3. Cristo trata a ira como homicídio. Palavras impetuosas são um cheiro de morte para morte. Aquele que as profere não está cooperando com Deus para salvar seus semelhantes. No Céu esse ímpio injuriar é posto na mesma lista do praguejar comum. Enquanto for acariciado o ódio no coração, não há aí um jota do amor de Deus.
4. Ao sentirdes surgir um espírito irado, apoderai-vos firmemente de Jesus Cristo pela fé. Não profirais uma palavra. O perigo jaz na emissão de uma só palavra quando estais irados, pois seguir-se-á uma sequência de frases impetuosas.
5. O homem que dá lugar à loucura proferindo palavras de paixão, dá um falso testemunho; pois nunca ele é justo. Exagera todo defeito que julga ver; é demasiado cego e irrazoável para se convencer de sua loucura. Transgride os mandamentos de Deus, e sua imaginação é pervertida pela inspiração de Satanás. Não sabe o que está fazendo. Cego e surdo, permite que Satanás tome o leme e o guie aonde lhe aprouver. Abre-se então a porta à malevolência, à inveja, e às ruins suspeitas, e a pobre vítima é desamparadamente levada. Há, porém, esperança enquanto duram as horas da graça, mediante a graça de nosso Senhor Jesus Cristo.

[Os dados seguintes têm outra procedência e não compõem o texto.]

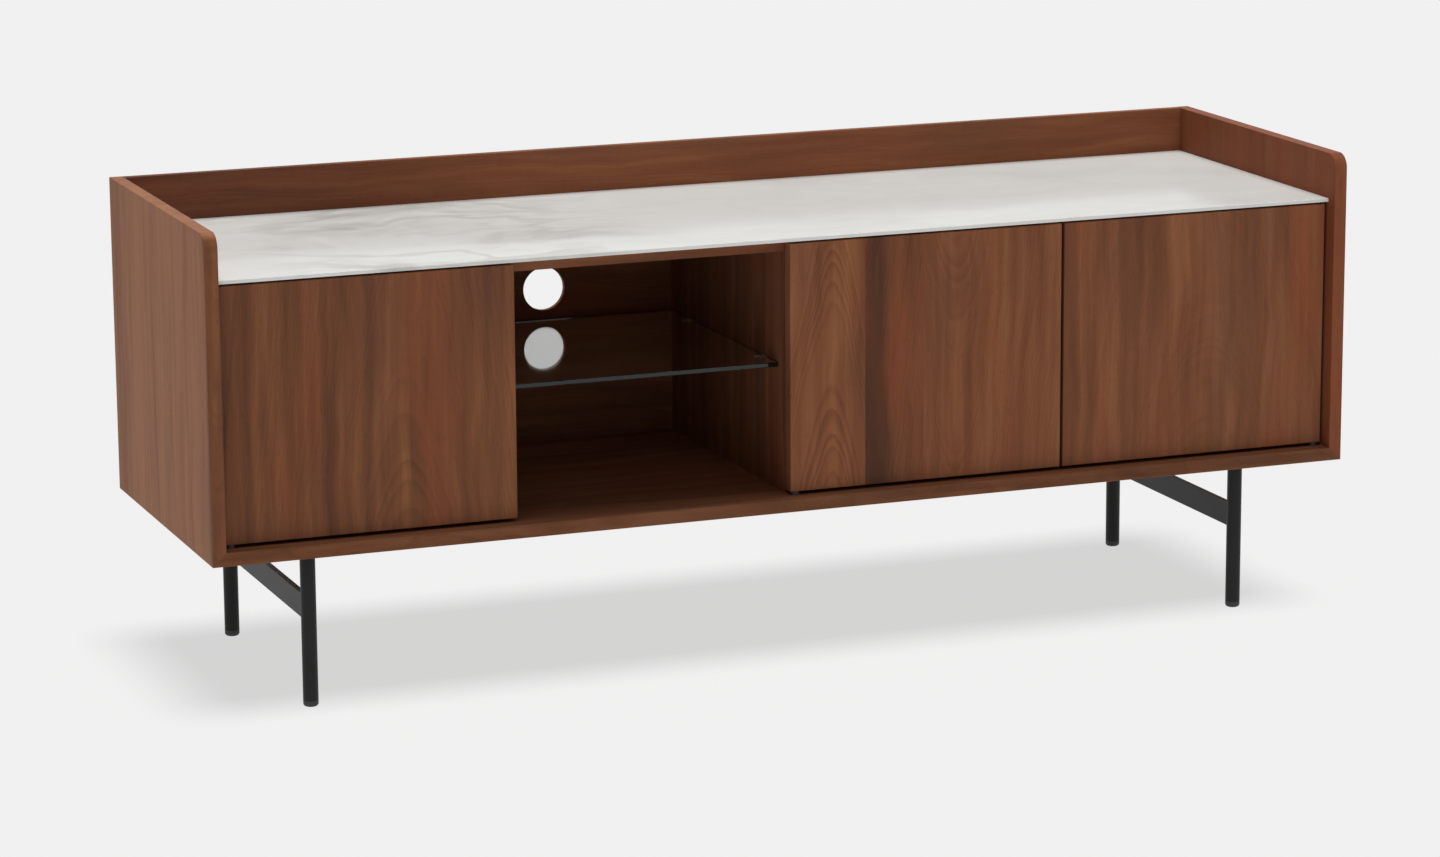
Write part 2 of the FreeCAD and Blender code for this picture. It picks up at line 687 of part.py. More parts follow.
def make_pivot_pins(doc):
    """Six pins: up into the foot of each door, and down into its head."""
    body = make_body(doc, "pivot_pins")
    circles = [(x, PIVOT_Y, "pin_radius") for x in PIVOT_X.values()]
    extrude(body, "z", f"{BOTTOM_TOP} - pivot_plate", "pivot_plate + door_foot_gap + pin_reach",
            circles=circles)
    extrude(body, "z", f"{STONE_BASE} - door_head_gap - pin_reach", "door_head_gap + pin_reach",
            circles=circles)
    return body


def make_bumpers(doc):
    """Soft pads on the front edges that the doors close against."""
    body = make_body(doc, "door_bumpers")
    high = f"{SUB_TOP_BASE} + sub_top_board / 2"
    low = f"{BOTTOM_TOP} + door_setback"
    places = [(DIVIDER_X["left"], high), (DIVIDER_X["left"], low),
              (f"{MEETING_X} - bumper_from_meeting", high), (f"{MEETING_X} + bumper_from_meeting", high)]
    extrude(body, "y", f"{FRAME_FRONT_Y} - bumper", "bumper",
            circles=[(x, z, "bumper_radius") for x, z in places])
    return body


def latch_screw_places():
    y = f"{LATCH_FRONT_Y} + latch_flange_start + latch_flange_length / 2"
    return [(f"{x} + {hand} * latch_screw_offset", y) for x in LATCH_X.values() for hand in (-1, 1)]


def make_latch_housings(doc):
    """The three latch bodies under the sub-top, each with a blind bore and two ears."""
    body = make_body(doc, "latch_housings")
    extrude(body, "y", LATCH_FRONT_Y, "latch_length",
            outlines=[rectangle(f"{x} - latch_half_width", f"{SUB_TOP_BASE} - latch_height",
                                f"{x} + latch_half_width", SUB_TOP_BASE) for x in LATCH_X.values()])
    round_edges(doc, body, "edge_round",
                lambda edge, box: lies_at(edge, "Z", box.ZMin) and edge.Length > LONG_EDGE)
    extrude(body, "y", f"{LATCH_FRONT_Y} + latch_flange_start", "latch_flange_length",
            outlines=[rectangle(f"{x} - latch_flange_half_width", f"{SUB_TOP_BASE} - latch_flange",
                                f"{x} + latch_flange_half_width", SUB_TOP_BASE) for x in LATCH_X.values()])
    extrude(body, "y", LATCH_FRONT_Y, "latch_bore_depth", cut=True,
            circles=[(x, LATCH_Z, "plunger_radius + running_play") for x in LATCH_X.values()])
    extrude(body, "z", f"{SUB_TOP_BASE} - latch_flange", "latch_flange", cut=True,
            circles=[(x, y, "back_screw_radius") for x, y in latch_screw_places()])
    return body


def make_latch_screws(doc):
    body = make_body(doc, "latch_screws")
    head_base = f"{SUB_TOP_BASE} - latch_flange - back_screw_head"
    extrude(body, "z", f"{SUB_TOP_BASE} - latch_flange", "latch_flange + latch_screw_reach",
            circles=[(x, y, "back_screw_radius") for x, y in latch_screw_places()])
    extrude(body, "z", head_base, "back_screw_head",
            circles=[(x, y, "back_screw_head_radius") for x, y in latch_screw_places()])
    return body


def make_door(doc, name):
    """A door whose own origin is on its pivot axis, at its lower edge."""
    _, width, reach = DOORS[name]
    body = make_body(doc, f"door_{name}", PIVOT_X[name], PIVOT_Y, DOOR_BASE)
    extrude(body, "z", "0", DOOR_HEIGHT,
            outlines=[rectangle(f"0 - {reach} * pivot_inset", "0 - pivot_from_face",
                                f"{reach} * ({width} - pivot_inset)", "board - pivot_from_face")])
    round_edges(doc, body, "edge_round", lambda edge, box: lies_at(edge, "Y", box.YMin))
    socket = [("0", "0", "bush_radius")]
    extrude(body, "z", "0", "bush_length", circles=socket, cut=True)
    extrude(body, "z", f"{DOOR_HEIGHT} - bush_length", "bush_length", circles=socket, cut=True)
    return body


def make_bushes(doc, name):
    """A flanged bush that carries the door, and a plain one at its head."""
    body = make_body(doc, f"door_bushes_{name}", PIVOT_X[name], PIVOT_Y, DOOR_BASE)
    bore = ("0", "0", "pin_radius + running_play")
    extrude(body, "z", "0", "bush_length", circles=[("0", "0", "bush_radius"), bore])
    extrude(body, "z", "lift_play - door_foot_gap", "door_foot_gap - lift_play",
            circles=[("0", "0", "bush_flange_radius"), bore])
    extrude(body, "z", f"{DOOR_HEIGHT} - bush_length", "bush_length",
            circles=[("0", "0", "bush_radius"), bore])
    return body


def make_strike(doc, name):
    """The steel plate on the back of a door, opposite its latch."""
    body = make_body(doc, f"strike_plate_{name}", LATCH_X[name], DOOR_REAR_Y, LATCH_Z)
    extrude(body, "y", "0", "strike",
            outlines=[rectangle("0 - strike_half_width", "0 - strike_half_height",
                                "strike_half_width", "strike_half_height")])
    return body


def make_plunger(doc, name):
    body = make_body(doc, f"latch_plunger_{name}", LATCH_X[name], f"{TIP_FRONT_Y} + tip_length", LATCH_Z)
    extrude(body, "y", "0", "plunger_length", circles=[("0", "0", "plunger_radius")])
    return body


def make_tip(doc, name):
    """The magnet on the front of a plunger."""
    body = make_body(doc, f"latch_magnet_{name}", LATCH_X[name], TIP_FRONT_Y, LATCH_Z)
    extrude(body, "y", "0", "tip_length", circles=[("0", "0", "tip_radius")])
    return body


def make_spring(doc, name):
    """A helical spring in the bore of a latch, pressed short behind the plunger."""
    body = make_body(doc, f"latch_spring_{name}", LATCH_X[name],
                     f"{TIP_FRONT_Y} + tip_length + plunger_length", LATCH_Z)
    sketch = draw_profile(body, "z", "0",
                          circles=[("spring_radius", "2 * spring_wire_radius", "spring_wire_radius")])
    coil = body.newObject("PartDesign::AdditiveHelix", "Coil")
    coil.Profile = sketch
    coil.ReferenceAxis = (sketch, ["V_Axis"])
    coil.setExpression("Pitch", formula("spring_pitch"))
    coil.setExpression("Height", formula("spring_length - 2 * spring_wire_radius"))
    return body


def make_carcass(doc):
    boards = [make_side_panel(doc, "left", -1), make_side_panel(doc, "right", 1)]
    boards += [make_bottom_panel(doc), make_sub_top(doc), make_stone_top(doc), make_gallery(doc)]
    boards += [make_divider(doc, side) for side in DIVIDER_X]
    boards += make_back_panels(doc)
    boards += [make_mitre_spline(doc, "left", -1), make_mitre_spline(doc, "right", 1)]
    return boards


def make_shelves(doc):
    return [
        make_shelf(doc, "shelf_left", "left", "shelf_setback", "board"),
        make_shelf(doc, "shelf_right", "right", "shelf_setback", "board"),
        make_shelf(doc, "glass_shelf", "open", "glass_setback", "glass"),
        make_shelf_pins(doc, "shelf_pins_left", "left"),
        make_shelf_pins(doc, "shelf_pins_right", "right"),
        make_shelf_pins(doc, "glass_shelf_pins", "open"),
    ]


def make_fasteners(doc):
    makers = (make_divider_screws, make_divider_dowels, make_gallery_dowels, make_cams,
              make_cam_bolts, make_back_screws, make_bumpers)
    return [make(doc) for make in makers]


def make_leg_frames(doc):
    legs = [make_leg(doc, end, side) for side in LEG_X for end in LEG_Y]
    braces = [make_brace(doc, side) for side in LEG_X]
    return legs + braces + [make_glides(doc), make_leg_plates(doc), make_leg_screws(doc)]


def make_doors(doc):
    plates = [make_pivot_plates(doc, "lower", BOTTOM_TOP), make_pivot_plates(doc, "upper", STONE_BASE)]
    doors = [make(doc, name) for name in DOORS for make in (make_door, make_bushes, make_strike)]
    return plates + [make_plate_screws(doc), make_pivot_pins(doc)] + doors


def make_latches(doc):
    latches = [make(doc, name) for name in DOORS for make in (make_plunger, make_tip, make_spring)]
    return [make_latch_housings(doc), make_latch_screws(doc)] + latches


def check(doc, pieces):
    """Stops if any feature failed, or any piece is empty or not a valid solid."""
    for item in doc.Objects:
        if {"Invalid", "Error"} & set(item.State):
            raise RuntimeError(f"{item.Label} did not build: {item.State}")
    for piece in pieces:
        shape = piece.Shape
        if shape.isNull() or not shape.isValid() or not shape.Solids:
            raise RuntimeError(f"{piece.Label} is not a valid solid")


def main():
    doc = FreeCAD.newDocument("media_cabinet")
    make_sheet(doc)
    pieces = make_carcass(doc) + make_shelves(doc) + make_fasteners(doc)
    pieces += make_leg_frames(doc) + make_doors(doc) + make_latches(doc)
    doc.recompute()
    check(doc, pieces)
    os.makedirs("parts", exist_ok=True)
    for piece in pieces:
        piece.Shape.exportStep(f"parts/{piece.Label}.step")
        print(f"{piece.Label}: {len(piece.Shape.Solids)} solids, {piece.Shape.Volume / 1000:.1f} cm3")
    return doc, pieces


main()
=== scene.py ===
import json
import math
from collections import namedtuple

import bpy
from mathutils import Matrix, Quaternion, Vector

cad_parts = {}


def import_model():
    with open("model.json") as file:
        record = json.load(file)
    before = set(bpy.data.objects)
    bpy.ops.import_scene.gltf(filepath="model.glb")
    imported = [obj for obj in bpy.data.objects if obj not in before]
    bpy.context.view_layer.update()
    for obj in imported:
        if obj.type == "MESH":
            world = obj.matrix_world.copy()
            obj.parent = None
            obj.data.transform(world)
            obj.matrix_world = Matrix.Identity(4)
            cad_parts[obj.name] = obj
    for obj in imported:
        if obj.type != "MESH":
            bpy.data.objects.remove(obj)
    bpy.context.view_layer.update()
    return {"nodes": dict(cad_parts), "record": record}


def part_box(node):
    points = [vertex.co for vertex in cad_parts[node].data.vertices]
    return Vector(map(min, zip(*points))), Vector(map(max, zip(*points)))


# The looks of the media cabinet: walnut veneer, pale stone, clear glass, black powder-coated
# steel, and the fittings. Everything is in metres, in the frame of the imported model.

# The view: angles in degrees round the point that the camera looks at
VIEW_AZIMUTH = -21.1
VIEW_ELEVATION = 12.46
VIEW_ROLL = -0.35
VIEW_DISTANCE = 6.381
VIEW_TARGET = Vector((-0.0232, 0.0, 0.2719))
LENS_MM = 117.36
SENSOR_MM = 36

# The stage: how bright the surround looks and how much of that it lights things with, and how
# much light the floor reflects and gives off
BACKDROP = 0.888
AMBIENT = 0.12
FLOOR_ALBEDO = 0.08
FLOOR_GLOW = 0.65
FLOOR_HALF_SIZE = 60

# A far lamp: where it stands and how wide it looks, in degrees, and its strength
Lamp = namedtuple("Lamp", "azimuth elevation strength spread")
OVERHEAD_ON_FLOOR = Lamp(60, 87, 8.5, 14)
OVERHEAD_SOFTBOX = Lamp(180, 84, 2.12, 30)
FRONT_SOFTBOX = Lamp(-10, 38, 0.66, 40)

AXES = "xyz"


def srgb(red, green, blue):
    """A display colour, 0 to 255 in each part, as the linear colour that shaders take."""
    def linear(value):
        value /= 255
        return value / 12.92 if value <= 0.04045 else ((value + 0.055) / 1.055) ** 2.4
    return (linear(red), linear(green), linear(blue), 1.0)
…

6. Não devemos nunca perder o controle sobre nós mesmos. Tenhamos sempre presente o Modelo perfeito. É pecado falar impacientemente, com irritação, ou sentir ira mesmo que não a expressemos. Devemos andar dignamente, dando uma justa representação de Cristo. O pronunciar uma palavra irada é como um seixo atritando outro: imediatamente promove sentimentos de raiva. Não sejais nunca um ouriço de castanheiro.

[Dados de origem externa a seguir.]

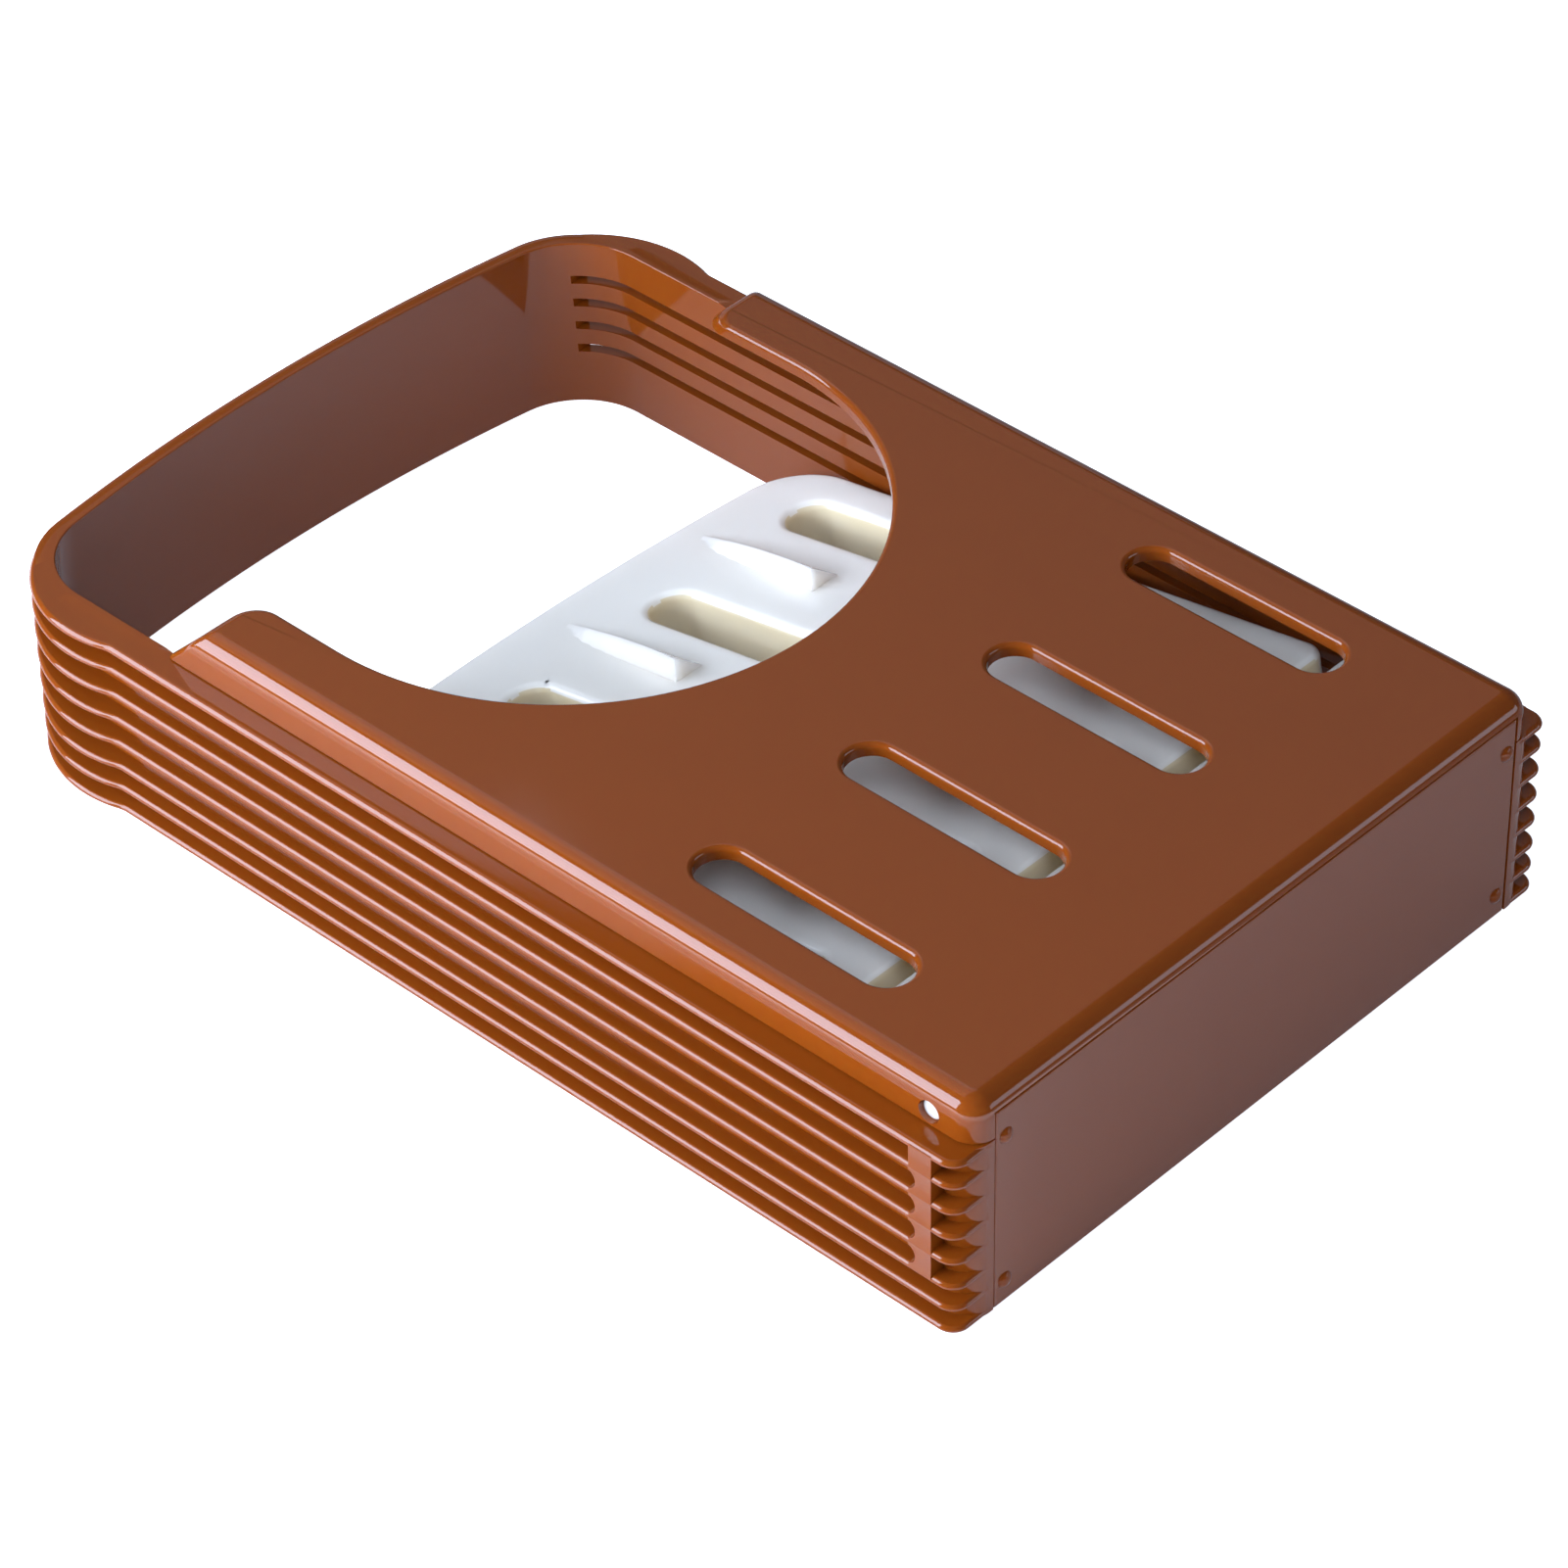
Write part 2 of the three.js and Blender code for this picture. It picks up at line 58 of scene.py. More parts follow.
# Sizes that several pieces share, in millimetres, with X along the guide, Y across it and Z up
FRONT_X = 111.85
LOOP_X = -112.65
RING_HEIGHT = 35.5
RIM_TOP = 36.0
PLATE_TOP = 43.7
LIP_BOTTOM = 35.8
LIP_THICKNESS = 2.2
PLATE_HALF_WIDTH = 67.85
LIP_INNER_Y = PLATE_HALF_WIDTH - LIP_THICKNESS
ARM_END_X = -58.65
ARM_TOE = 8
SLOT_PITCH = 34.6
SLOT_COLUMNS = [SLOT_PITCH * place for place in (-1.5, -0.5, 0.5, 1.5)]
SLOT_LENGTH = 44
SLOT_WIDTH = 9.4
SEAM = 0.3
BASE_THICKNESS = 2.3
BASE_TOP = 40.5
POST_DEPTH = 4.2
POST_INNER_Y = 63.5
PIN_Y = 60.95
PIN_HEIGHTS = [4.6, 34.7]
PIN_HOLE_RADIUS = 1.3
PIVOT_X = 102.35
PIVOT_Z = 38.2


# Node trees

class Wiring:
    """Adds nodes to a node tree and wires them. A value is a number, a vector, a colour or an output."""

    def __init__(self, tree):
        self.nodes, self.links = tree.nodes, tree.links

    def feed(self, sockets, values):
        for key, value in values.items():
            if isinstance(value, bpy.types.NodeSocket):
                self.links.new(value, sockets[key])
            else:
                sockets[key].default_value = value

    def add(self, kind, values=None, **settings):
        node = self.nodes.new(kind)
        for name, setting in settings.items():
            setattr(node, name, setting)
        self.feed(node.inputs, values or {})
        return node

    def maths(self, operation, first, second):
        return self.add("ShaderNodeMath", {0: first, 1: second}, operation=operation).outputs[0]

    def ramp(self, value, low, high):
        """Rises softly from 0 at low to 1 at high."""
        values = {"Value": value, "From Min": low, "From Max": high}
        return self.add("ShaderNodeMapRange", values, interpolation_type="SMOOTHSTEP").outputs["Result"]

    def blend(self, factor, first, second):
        """Goes from the first colour to the second. The node's colours have these numbers."""
        values = {"Factor": factor, 6: first, 7: second}
        return self.add("ShaderNodeMix", values, data_type="RGBA").outputs[2]

    def object_place(self):
        return self.add("ShaderNodeTexCoord").outputs["Object"]


def grey(level):
    return (level, level, level, 1)


# Camera and stage

def place_camera():
    """Stands the camera where the photograph was taken from, found from corners, slots and pins in it."""
    azimuth, elevation, roll = radians(43.54034), radians(39.12309), radians(-0.93089)
    target, distance = Vector((0.01185, 0, 0.020)), 1.03247
    back = Vector((sin(azimuth) * cos(elevation), -cos(azimuth) * cos(elevation), sin(elevation)))
    level = Vector((cos(azimuth), sin(azimuth), 0))
    above = back.cross(level)
    right = level * cos(roll) + above * sin(roll)
    up = above * cos(roll) - level * sin(roll)
    data = bpy.data.cameras.new("camera")
    data.lens = 142.855
    data.sensor_width = 36
    data.shift_x = -0.00821
    data.shift_y = -0.02823
    data.clip_start = 0.01
    camera = bpy.data.objects.new("camera", data)
    turn = Matrix((right, up, back)).transposed().to_4x4()
    camera.matrix_world = Matrix.Translation(target + back * distance) @ turn
    scene = bpy.context.scene
    scene.collection.objects.link(camera)
    scene.camera = camera


def softbox(name, azimuth, elevation, distance, size, brightness, mirrored=True, lighting=True):
    """Flat bluish lamp, facing the middle of the guide. Azimuth is counted from +X towards +Y."""
    width, height = size
    data = bpy.data.lights.new(name, "AREA")
    data.shape = "RECTANGLE"
    data.size, data.size_y = width, height
    data.energy = brightness * pi * width * height
    data.color = (0.84, 0.98, 1.20)
    lamp = bpy.data.objects.new(name, data)
    around, up = radians(azimuth), radians(elevation)
    place = Vector((cos(around) * cos(up), sin(around) * cos(up), sin(up))) * distance
    turn = place.to_track_quat("Z", "Y").to_matrix().to_4x4()
    lamp.matrix_world = Matrix.Translation(place) @ turn
    lamp.visible_glossy = mirrored
    lamp.visible_diffuse = lighting
    bpy.context.scene.collection.objects.link(lamp)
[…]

7. Procurai que dEle sejais achados imaculados e irrepreensíveis em paz” (2 Pedro 3:14). Esta é a norma pela qual todo cristão se deve esforçar, não em sua própria capacidade, mas pela graça que lhe é dada por Jesus Cristo. Lutemos pelo domínio sobre todo pecado, e sejamos capazes de controlar toda expressão impaciente, irritada.